Sporting stadium in Connecticut, United States

Lessing Field is a soccer-specific stadium on the campus of Fairfield University in Fairfield, Connecticut. It is home to the Fairfield Stags men's and women's soccer teams. Previously named "Varsity Field" it was renovated in 2002 including the installation of high-durability sod, a new irrigation and drainage systems, new lights for night games and new stands with capacity for 600 fans.

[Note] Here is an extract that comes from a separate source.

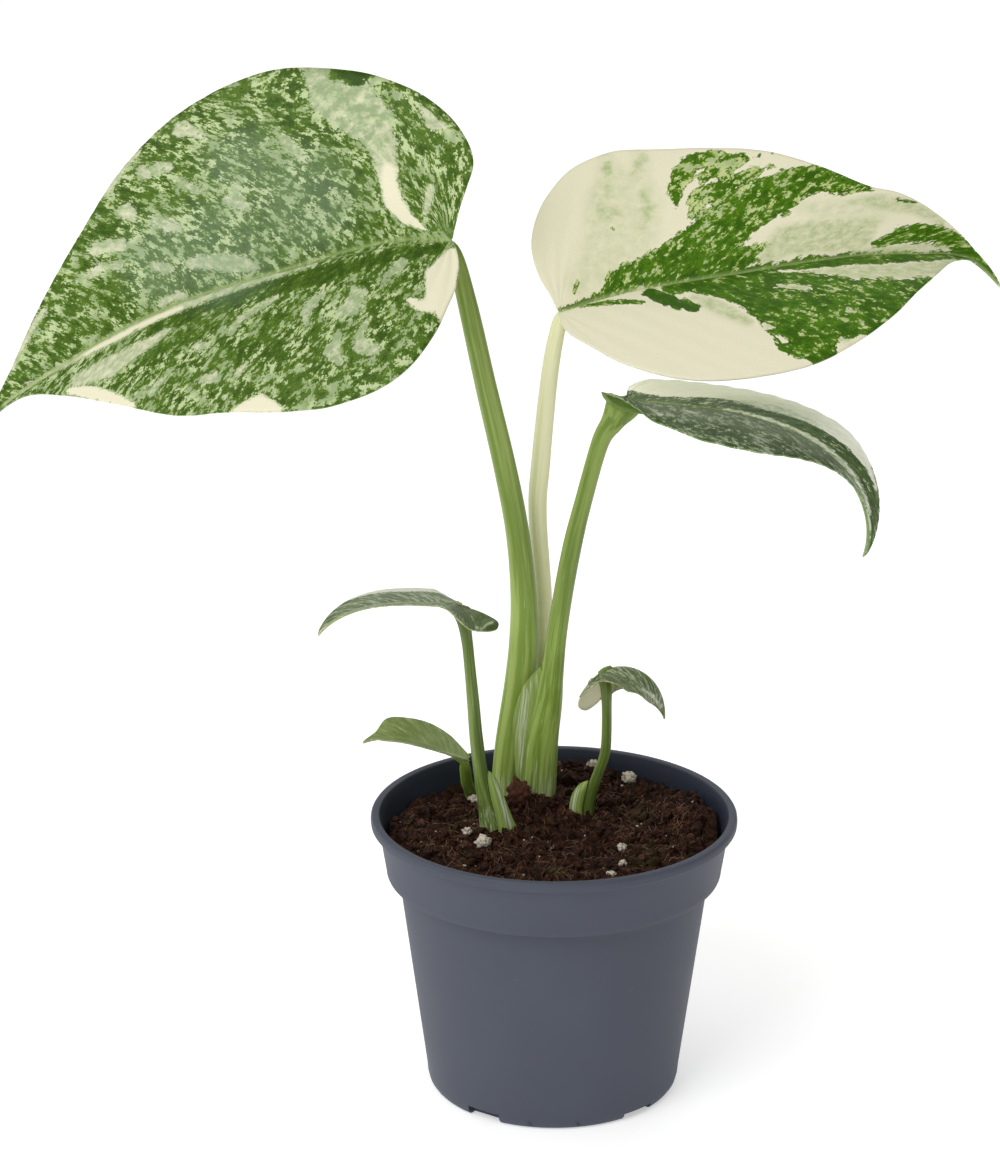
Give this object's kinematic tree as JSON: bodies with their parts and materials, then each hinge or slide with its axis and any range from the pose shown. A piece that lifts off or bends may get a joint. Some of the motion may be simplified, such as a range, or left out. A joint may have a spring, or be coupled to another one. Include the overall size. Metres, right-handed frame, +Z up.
{
  "type": "potted creme brulee monstera",
  "caption": "Young climbing aroid house plant with cream and green marbled leaves on upright stalks, in a round plastic nursery pot filled with potting soil.",
  "frame": {"origin": "centre of the pot's flat underside", "axes": "+Z up along the pot's axis, -Y towards the front of the plant, +X to its right"},
  "size_m": [0.3259, 0.12, 0.3335],
  "materials": {
    "pot_plastic": "matte moulded, blue grey",
    "potting_soil": "fibrous moist peat",
    "marbled_leaf": "satin, cream and green marbled",
    "young_leaf": "satin, grey green",
    "green_stalk": "satin, green with pale lengthwise streaks",
    "cream_stalk": "satin, cream and pale green",
    "dry_husk": "dry, rough, red brown",
    "perlite": "porous, white"
  },
  "bodies": {
    "root": {"pot": "pot_plastic", "soil": "potting_soil", "left_leaf": "marbled_leaf", "right_leaf": "marbled_leaf", "lower_leaf": "marbled_leaf", "left_shoot_leaf": "young_leaf", "low_shoot_leaf": "young_leaf", "right_shoot_leaf": "young_leaf", "left_leaf_stalk": "green_stalk", "lower_leaf_stalk": "green_stalk", "right_leaf_stalk": "cream_stalk", "left_shoot_stalk": "green_stalk", "low_shoot_stalk": "green_stalk", "right_shoot_stalk": "green_stalk", "husk": "dry_husk", "perlite_1": "perlite", "perlite_2": "perlite", "perlite_3": "perlite", "perlite_4": "perlite", "perlite_5": "perlite", "perlite_6": "perlite", "perlite_7": "perlite", "perlite_8": "perlite"}
  },
  "joints": []
}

Lessing Field is named in honor of Stephen Lessing '76, a former member of the Fairfield Stags men's tennis team and current member of the Fairfield University Board of Trustees whose generosity allowed for the stadium renovations.

The stadium used to serve as Fairfield men's and women's lacrosse teams until they moved to Rafferty Stadium, opened in 2015.

==MAAC Championships==
Lessing Field has played host to numerous conference championships, including the 2004 MAAC Women's Soccer Championship, 2005 MAAC Women's Lacrosse Championship, 2006 MAAC Men's Soccer Championship, and both the 2007 MAAC Men's and Women's Soccer Championships. The finals for all the 2006 and 2007 Championship events were aired live on ESPNU.

==Memorable moments==
- The Goal: On April 16, 2005, playing before 1,376 fans at Lessing Field, the No. 20 Fairfield Stags men's lacrosse team was knotted at 11 goals apiece with eight seconds left in a game against the No. 11 Notre Dame Fighting Irish. The Stags' three-time All-American midfielder Greg Downing '07 took possession of the ball out of a timeout, beat his defender and rocketed a shot past the Notre Dame goalie to give the Stags the upset win. "The Goal", which was Downing's fifth of the day, came with three seconds left on the clock and gave the Stags a program record-tying seventh straight win. Four weeks later before 2,486 fans at Alumni Field, the No. 17 Stags led by a hat-trick from Tom Werney '05 upset the No. 12 Denver Pioneers to clinch their second GWLL Championship and berth in the 2005 NCAA Division I Men's Lacrosse Tournament.
- On November 5, 2006, in front of a national audience on ESPNU the Fairfield Stags men's soccer team won the 2006 MAAC Soccer Championship and earned a berth to the 2006 NCAA Men's Soccer Championship with a 1–0 victory over St. Peter's College. The lone goal came during the 69th minute when Tom Clements '08 sent a free kick to the left corner where Alex Cunliffe '07 found room inside the box. Drawing a double-team about 25 yards from the near post, Cunliffe sent a cross to the feet of Mike Troy '07. Troy dribbled along the end line until he sent a shot on goal from 10 yards which deflected off the St. Peter's goalkeeper and into the corner of the net for the game-winning score.